» Your objective:
Copy out every line in which the string "that" occurs.

» Records for the exercise:

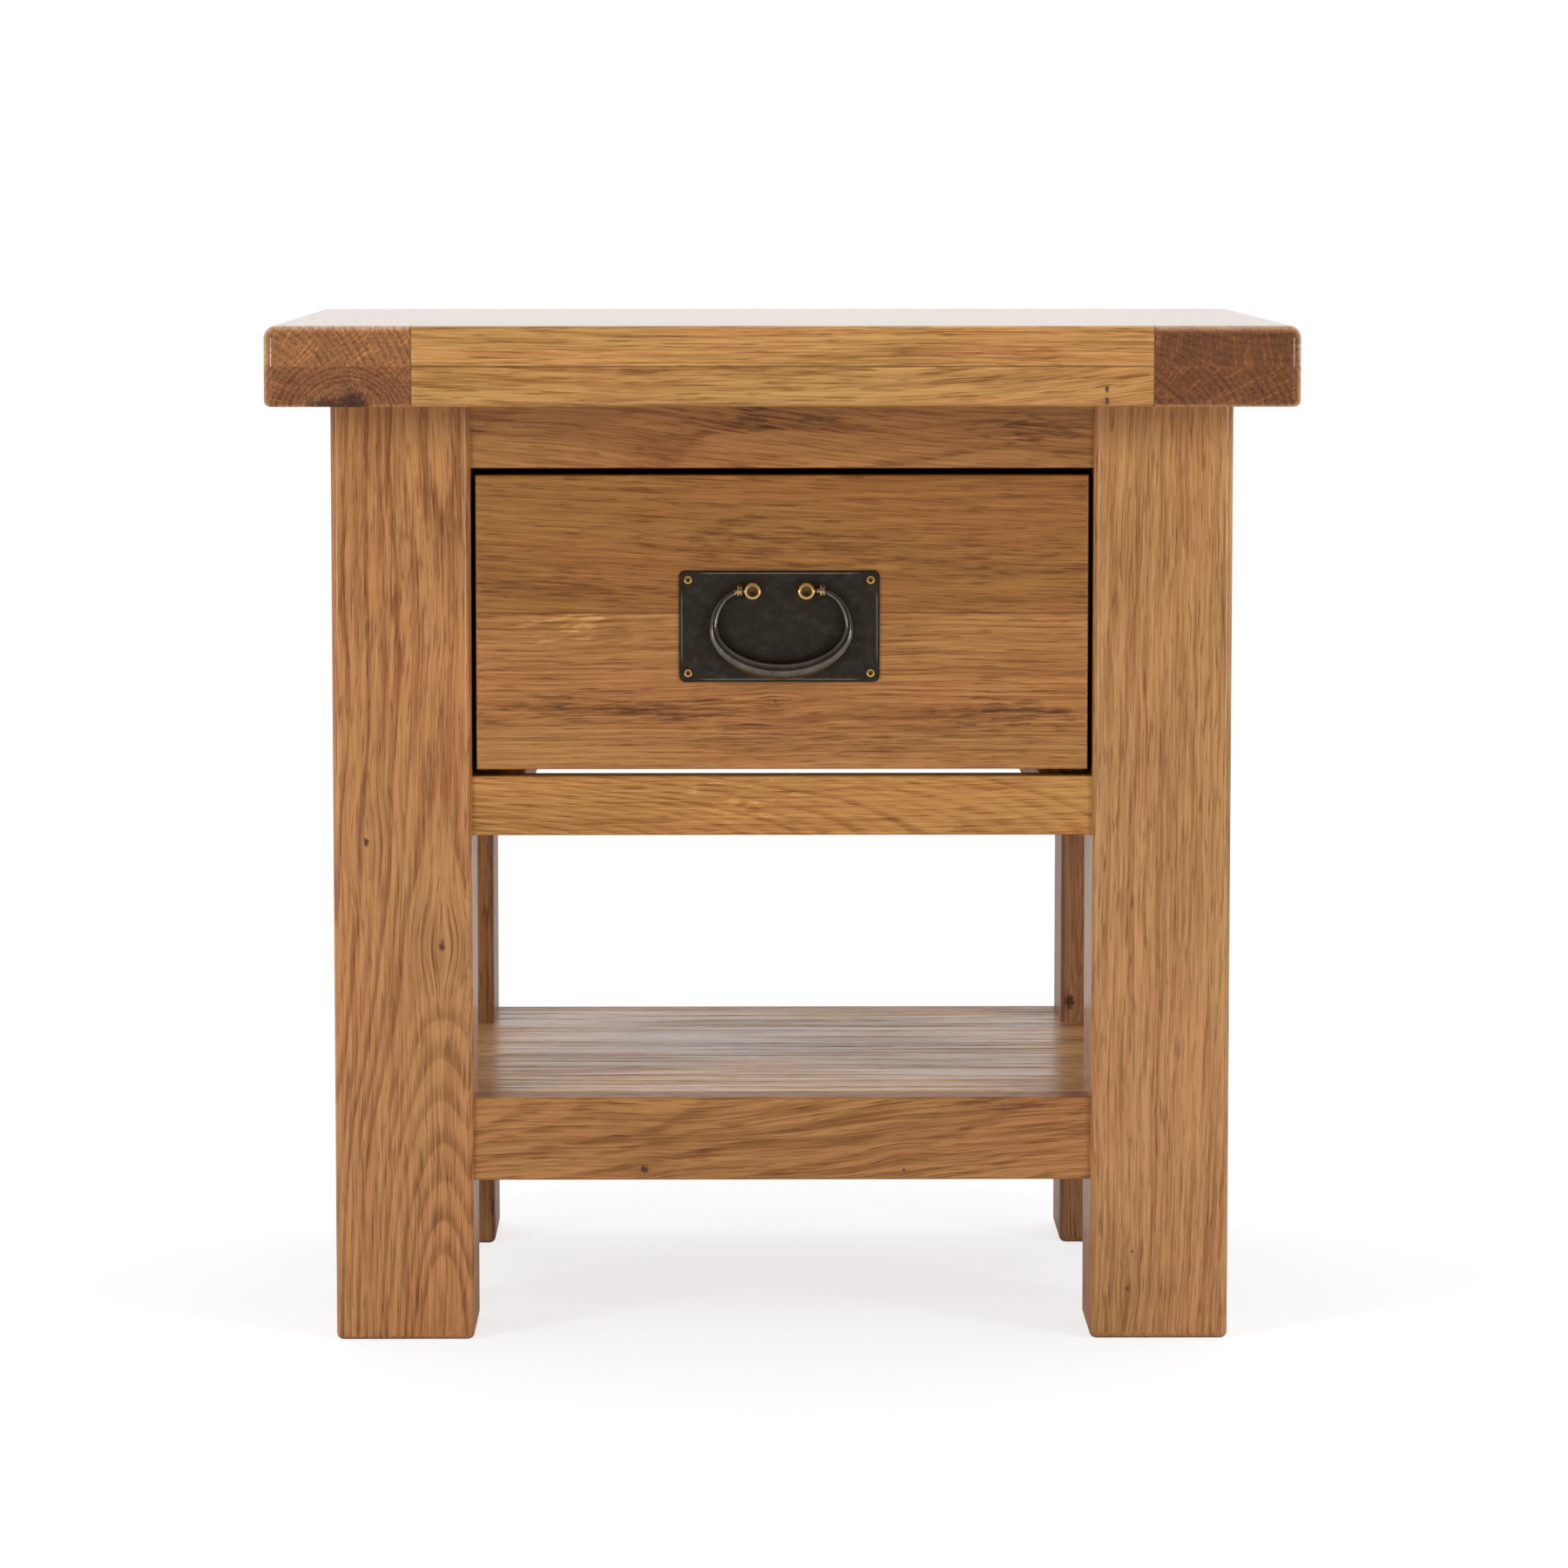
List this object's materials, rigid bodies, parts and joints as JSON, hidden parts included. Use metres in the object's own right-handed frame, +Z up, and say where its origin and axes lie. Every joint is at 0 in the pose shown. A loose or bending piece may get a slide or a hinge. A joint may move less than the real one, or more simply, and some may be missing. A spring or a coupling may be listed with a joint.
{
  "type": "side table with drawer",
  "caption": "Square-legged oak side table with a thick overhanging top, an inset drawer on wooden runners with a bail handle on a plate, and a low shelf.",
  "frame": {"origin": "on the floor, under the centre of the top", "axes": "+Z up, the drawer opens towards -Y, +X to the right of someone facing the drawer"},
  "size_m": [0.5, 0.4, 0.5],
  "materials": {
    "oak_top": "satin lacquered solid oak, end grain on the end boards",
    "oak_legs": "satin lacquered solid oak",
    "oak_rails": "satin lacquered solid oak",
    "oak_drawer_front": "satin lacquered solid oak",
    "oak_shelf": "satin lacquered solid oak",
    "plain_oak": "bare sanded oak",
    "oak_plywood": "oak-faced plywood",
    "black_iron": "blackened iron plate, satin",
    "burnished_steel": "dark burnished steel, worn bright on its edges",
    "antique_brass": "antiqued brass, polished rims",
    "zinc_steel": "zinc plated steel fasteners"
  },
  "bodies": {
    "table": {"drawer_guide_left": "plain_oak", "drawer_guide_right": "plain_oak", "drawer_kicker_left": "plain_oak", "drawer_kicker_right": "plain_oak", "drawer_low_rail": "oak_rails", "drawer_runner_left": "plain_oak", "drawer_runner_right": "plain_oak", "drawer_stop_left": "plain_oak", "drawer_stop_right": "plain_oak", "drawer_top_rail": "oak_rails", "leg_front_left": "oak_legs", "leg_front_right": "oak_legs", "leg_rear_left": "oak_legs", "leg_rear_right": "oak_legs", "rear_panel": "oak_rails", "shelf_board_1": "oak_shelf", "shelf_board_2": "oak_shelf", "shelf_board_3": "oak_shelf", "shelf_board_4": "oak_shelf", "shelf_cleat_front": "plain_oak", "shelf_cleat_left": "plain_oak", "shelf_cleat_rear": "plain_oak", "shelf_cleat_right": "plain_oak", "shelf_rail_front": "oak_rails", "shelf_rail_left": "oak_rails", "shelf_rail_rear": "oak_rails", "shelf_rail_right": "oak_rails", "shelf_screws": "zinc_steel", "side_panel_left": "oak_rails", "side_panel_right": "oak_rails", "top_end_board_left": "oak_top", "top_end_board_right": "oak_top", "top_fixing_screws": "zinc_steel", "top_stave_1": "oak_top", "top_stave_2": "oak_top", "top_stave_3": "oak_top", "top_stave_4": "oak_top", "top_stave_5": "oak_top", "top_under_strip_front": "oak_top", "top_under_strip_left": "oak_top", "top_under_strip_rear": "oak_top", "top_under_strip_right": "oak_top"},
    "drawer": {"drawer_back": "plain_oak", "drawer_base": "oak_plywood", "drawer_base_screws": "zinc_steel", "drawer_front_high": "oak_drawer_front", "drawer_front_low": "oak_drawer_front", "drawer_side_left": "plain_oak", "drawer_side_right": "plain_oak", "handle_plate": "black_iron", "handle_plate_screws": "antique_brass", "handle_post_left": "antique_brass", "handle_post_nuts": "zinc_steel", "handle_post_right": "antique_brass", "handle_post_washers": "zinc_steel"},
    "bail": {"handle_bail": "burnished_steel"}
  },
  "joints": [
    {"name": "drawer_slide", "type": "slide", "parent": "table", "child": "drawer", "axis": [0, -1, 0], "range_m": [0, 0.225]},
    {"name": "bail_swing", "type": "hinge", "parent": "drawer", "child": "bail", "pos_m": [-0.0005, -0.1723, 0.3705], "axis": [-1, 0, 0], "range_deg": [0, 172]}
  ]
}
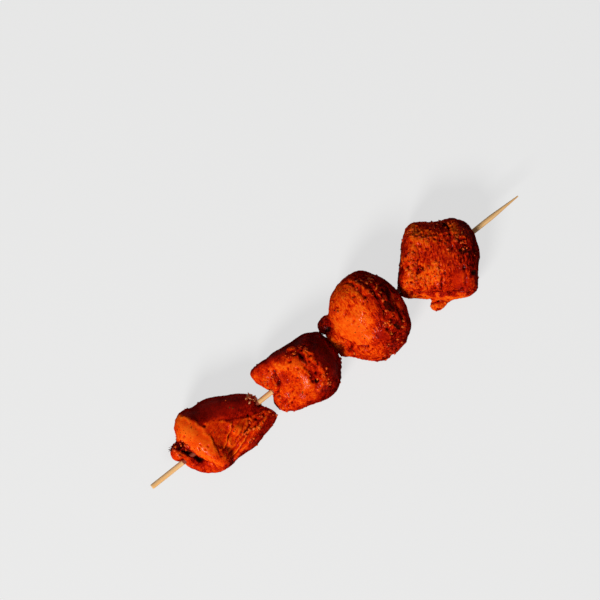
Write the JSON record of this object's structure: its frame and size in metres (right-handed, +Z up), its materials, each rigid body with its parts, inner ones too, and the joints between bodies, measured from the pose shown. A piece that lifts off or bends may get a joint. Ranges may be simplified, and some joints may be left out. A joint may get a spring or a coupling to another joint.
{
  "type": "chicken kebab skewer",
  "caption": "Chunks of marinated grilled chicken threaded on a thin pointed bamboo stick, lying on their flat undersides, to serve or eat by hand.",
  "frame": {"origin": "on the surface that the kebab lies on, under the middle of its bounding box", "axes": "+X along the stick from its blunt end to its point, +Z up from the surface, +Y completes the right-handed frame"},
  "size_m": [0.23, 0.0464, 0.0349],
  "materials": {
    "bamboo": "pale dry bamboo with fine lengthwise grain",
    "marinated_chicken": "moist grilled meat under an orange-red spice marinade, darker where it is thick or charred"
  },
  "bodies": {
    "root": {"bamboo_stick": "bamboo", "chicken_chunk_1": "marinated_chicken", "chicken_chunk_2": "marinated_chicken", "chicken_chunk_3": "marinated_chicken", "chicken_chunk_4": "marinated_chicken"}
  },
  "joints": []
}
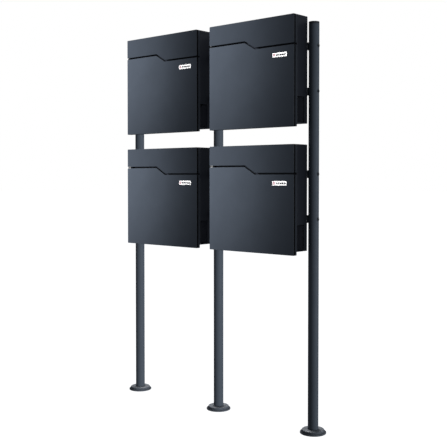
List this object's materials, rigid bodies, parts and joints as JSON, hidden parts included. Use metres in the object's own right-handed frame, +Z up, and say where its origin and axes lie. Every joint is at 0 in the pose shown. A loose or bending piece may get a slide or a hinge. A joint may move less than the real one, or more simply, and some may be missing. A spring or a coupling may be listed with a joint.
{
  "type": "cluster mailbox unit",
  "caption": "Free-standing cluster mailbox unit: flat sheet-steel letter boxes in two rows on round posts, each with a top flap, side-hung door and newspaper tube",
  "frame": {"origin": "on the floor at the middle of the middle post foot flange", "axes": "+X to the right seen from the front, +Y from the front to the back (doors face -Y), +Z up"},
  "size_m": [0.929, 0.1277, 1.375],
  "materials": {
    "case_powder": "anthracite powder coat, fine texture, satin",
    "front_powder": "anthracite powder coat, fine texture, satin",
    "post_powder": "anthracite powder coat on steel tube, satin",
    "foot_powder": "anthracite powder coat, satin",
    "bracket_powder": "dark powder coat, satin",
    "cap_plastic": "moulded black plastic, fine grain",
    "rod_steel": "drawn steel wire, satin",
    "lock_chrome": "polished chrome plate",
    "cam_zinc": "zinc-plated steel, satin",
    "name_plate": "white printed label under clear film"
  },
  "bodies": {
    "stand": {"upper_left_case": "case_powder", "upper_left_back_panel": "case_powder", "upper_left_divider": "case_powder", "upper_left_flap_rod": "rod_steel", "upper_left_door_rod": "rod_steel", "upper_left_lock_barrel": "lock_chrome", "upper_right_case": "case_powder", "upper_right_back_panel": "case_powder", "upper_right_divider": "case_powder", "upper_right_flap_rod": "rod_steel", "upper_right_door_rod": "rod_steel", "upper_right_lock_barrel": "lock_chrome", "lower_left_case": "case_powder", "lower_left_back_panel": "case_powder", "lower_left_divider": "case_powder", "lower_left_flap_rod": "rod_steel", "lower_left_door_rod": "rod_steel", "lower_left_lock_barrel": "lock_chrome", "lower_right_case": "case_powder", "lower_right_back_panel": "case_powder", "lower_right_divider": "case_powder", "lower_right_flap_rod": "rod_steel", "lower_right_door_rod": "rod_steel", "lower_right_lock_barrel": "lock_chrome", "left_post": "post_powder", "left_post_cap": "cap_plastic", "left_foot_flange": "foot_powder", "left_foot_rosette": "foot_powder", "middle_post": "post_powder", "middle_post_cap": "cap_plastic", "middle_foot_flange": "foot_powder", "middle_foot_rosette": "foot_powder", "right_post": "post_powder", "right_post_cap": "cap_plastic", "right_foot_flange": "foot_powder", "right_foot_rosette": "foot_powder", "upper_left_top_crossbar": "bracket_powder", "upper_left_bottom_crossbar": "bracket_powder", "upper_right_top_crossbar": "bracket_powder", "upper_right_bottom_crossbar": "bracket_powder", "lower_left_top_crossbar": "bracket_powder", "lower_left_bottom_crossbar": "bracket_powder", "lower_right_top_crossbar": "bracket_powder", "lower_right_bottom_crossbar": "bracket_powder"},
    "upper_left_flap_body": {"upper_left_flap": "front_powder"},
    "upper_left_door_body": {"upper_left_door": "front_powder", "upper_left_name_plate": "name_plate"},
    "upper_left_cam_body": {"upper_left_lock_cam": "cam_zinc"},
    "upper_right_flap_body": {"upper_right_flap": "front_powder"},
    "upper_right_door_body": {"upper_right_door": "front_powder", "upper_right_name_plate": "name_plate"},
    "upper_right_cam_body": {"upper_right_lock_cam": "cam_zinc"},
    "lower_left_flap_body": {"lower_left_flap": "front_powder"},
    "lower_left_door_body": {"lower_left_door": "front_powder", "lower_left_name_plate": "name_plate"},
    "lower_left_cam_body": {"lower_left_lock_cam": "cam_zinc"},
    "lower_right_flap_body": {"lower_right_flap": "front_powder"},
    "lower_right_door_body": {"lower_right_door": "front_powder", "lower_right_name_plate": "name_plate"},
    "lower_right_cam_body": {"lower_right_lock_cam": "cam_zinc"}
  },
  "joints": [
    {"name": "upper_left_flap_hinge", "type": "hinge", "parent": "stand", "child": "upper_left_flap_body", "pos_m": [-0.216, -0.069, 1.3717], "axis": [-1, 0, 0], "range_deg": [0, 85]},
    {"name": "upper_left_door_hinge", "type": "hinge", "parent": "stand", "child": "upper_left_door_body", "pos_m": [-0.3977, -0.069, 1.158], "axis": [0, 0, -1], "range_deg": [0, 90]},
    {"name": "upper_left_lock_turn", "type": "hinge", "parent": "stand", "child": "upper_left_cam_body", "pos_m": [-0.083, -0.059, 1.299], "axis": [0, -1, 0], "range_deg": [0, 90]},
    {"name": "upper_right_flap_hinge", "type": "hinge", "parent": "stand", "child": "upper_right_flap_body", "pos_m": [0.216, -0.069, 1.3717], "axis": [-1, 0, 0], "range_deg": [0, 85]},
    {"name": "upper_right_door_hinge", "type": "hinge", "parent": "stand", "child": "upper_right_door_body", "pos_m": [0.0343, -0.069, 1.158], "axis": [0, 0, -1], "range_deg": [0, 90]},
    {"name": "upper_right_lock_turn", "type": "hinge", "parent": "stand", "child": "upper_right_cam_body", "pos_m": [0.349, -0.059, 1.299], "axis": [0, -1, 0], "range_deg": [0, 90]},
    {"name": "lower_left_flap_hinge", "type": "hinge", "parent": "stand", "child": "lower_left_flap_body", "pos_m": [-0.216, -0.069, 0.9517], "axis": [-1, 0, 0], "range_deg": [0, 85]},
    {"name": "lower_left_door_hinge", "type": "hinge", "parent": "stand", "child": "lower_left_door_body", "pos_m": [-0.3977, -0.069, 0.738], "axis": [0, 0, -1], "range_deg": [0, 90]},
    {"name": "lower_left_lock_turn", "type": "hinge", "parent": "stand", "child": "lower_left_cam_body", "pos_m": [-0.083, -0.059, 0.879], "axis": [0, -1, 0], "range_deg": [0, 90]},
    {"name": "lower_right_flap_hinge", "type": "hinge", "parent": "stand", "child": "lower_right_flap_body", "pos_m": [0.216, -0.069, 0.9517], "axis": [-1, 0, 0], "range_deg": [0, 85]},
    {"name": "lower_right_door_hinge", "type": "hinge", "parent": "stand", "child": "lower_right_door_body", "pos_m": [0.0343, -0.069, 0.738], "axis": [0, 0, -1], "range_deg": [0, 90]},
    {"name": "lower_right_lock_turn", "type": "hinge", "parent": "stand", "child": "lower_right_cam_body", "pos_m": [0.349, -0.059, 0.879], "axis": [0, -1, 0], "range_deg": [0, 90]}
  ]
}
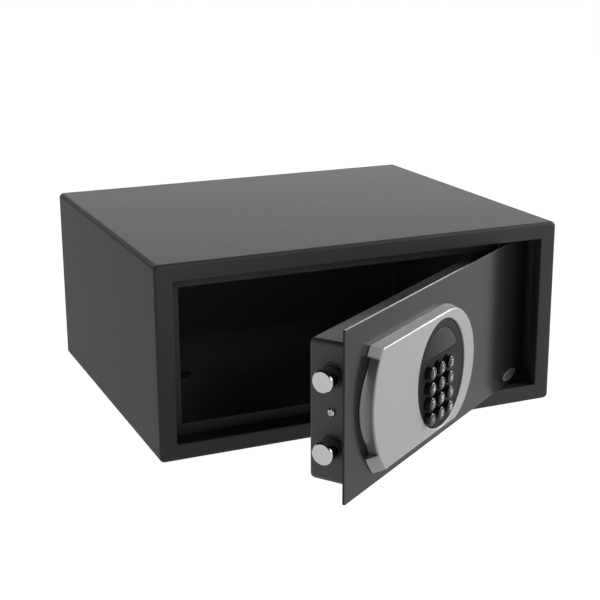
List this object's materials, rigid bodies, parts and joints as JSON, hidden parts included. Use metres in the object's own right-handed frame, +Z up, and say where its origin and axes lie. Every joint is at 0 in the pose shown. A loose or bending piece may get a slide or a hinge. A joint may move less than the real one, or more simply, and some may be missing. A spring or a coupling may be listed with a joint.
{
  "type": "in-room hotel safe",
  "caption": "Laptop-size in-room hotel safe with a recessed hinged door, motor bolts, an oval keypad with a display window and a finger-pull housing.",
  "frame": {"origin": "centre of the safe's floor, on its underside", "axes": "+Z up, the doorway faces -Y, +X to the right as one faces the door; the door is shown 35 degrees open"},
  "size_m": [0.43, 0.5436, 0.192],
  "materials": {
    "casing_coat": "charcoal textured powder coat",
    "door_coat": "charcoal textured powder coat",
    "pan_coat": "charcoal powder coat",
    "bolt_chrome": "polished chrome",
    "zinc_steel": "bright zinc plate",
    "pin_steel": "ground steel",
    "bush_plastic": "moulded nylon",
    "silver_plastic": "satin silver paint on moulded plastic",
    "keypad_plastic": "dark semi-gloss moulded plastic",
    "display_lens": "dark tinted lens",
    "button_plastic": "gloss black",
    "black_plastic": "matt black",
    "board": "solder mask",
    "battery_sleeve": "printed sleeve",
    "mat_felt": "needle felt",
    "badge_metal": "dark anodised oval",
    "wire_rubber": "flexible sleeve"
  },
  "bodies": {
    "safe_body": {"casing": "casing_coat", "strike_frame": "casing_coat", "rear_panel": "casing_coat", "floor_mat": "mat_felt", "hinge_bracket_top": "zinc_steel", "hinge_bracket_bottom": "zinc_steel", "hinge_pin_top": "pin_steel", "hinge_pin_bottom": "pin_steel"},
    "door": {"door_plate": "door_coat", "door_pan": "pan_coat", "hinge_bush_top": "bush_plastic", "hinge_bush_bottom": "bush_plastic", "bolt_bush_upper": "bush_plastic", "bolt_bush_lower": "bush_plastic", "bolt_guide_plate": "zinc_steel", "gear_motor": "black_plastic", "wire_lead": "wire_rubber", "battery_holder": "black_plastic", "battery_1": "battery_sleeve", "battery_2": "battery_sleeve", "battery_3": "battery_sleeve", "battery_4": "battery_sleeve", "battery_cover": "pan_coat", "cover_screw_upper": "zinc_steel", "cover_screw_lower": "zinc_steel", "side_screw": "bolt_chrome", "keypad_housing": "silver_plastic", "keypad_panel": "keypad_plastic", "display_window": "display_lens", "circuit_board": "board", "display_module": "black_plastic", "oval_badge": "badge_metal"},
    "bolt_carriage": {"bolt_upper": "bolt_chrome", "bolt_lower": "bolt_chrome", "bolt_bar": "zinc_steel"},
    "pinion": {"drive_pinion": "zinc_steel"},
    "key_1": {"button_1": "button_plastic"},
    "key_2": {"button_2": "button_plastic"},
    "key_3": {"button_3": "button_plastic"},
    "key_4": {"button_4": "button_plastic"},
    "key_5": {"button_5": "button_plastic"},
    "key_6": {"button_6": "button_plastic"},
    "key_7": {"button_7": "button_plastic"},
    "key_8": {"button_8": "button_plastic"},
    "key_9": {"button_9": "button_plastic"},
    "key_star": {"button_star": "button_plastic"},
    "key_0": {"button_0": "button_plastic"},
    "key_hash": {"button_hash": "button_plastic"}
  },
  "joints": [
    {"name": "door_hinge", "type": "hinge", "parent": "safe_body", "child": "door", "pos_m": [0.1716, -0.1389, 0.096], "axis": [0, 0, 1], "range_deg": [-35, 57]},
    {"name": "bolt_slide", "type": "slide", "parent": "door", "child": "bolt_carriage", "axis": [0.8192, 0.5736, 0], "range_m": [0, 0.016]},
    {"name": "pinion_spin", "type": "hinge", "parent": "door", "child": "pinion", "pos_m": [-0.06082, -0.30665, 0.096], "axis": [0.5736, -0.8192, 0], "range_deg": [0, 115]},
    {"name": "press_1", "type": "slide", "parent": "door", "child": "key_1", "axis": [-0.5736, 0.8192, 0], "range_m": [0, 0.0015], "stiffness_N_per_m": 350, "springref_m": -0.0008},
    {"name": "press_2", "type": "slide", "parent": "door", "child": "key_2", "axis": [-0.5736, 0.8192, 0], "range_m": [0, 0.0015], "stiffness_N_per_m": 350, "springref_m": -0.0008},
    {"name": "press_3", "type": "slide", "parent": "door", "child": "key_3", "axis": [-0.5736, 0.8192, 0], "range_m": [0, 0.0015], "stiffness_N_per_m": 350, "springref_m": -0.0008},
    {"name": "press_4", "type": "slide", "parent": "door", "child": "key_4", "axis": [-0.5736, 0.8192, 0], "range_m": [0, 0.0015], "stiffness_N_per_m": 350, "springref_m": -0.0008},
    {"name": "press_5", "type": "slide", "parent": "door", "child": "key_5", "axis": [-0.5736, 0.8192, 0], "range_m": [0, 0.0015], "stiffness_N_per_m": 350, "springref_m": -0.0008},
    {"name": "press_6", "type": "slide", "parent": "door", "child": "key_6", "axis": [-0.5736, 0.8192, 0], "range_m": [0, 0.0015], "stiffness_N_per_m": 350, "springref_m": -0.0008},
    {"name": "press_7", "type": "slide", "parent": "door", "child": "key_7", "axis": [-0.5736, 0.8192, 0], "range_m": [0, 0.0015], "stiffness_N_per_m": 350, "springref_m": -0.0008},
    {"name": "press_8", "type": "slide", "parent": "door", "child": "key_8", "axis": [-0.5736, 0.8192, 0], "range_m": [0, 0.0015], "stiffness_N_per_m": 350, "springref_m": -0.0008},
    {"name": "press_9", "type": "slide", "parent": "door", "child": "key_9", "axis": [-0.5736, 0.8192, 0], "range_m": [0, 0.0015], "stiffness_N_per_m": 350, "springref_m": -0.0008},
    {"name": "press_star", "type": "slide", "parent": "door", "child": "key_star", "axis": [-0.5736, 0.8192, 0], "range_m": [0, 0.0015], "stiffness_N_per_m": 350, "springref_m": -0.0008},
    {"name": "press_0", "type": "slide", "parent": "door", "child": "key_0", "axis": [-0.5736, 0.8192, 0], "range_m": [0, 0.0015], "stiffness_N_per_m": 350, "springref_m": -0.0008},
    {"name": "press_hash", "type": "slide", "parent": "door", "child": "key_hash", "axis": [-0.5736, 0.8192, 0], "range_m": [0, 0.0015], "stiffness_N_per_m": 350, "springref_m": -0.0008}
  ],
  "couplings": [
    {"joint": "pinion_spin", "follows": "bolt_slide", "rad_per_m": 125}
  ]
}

» Solution to the problem:
Write the JSON record of this object's structure: its frame and size in metres (right-handed, +Z up), its materials, each rigid body with its parts, inner ones too, and the joints between bodies, measured from the pose shown. A piece that lifts off or bends may get a joint. Ranges may be simplified, and some joints may be left out. A joint may get a spring or a coupling to another joint.
  "frame": {"origin": "on the surface that the kebab lies on, under the middle of its bounding box", "axes": "+X along the stick from its blunt end to its point, +Z up from the surface, +Y completes the right-handed frame"},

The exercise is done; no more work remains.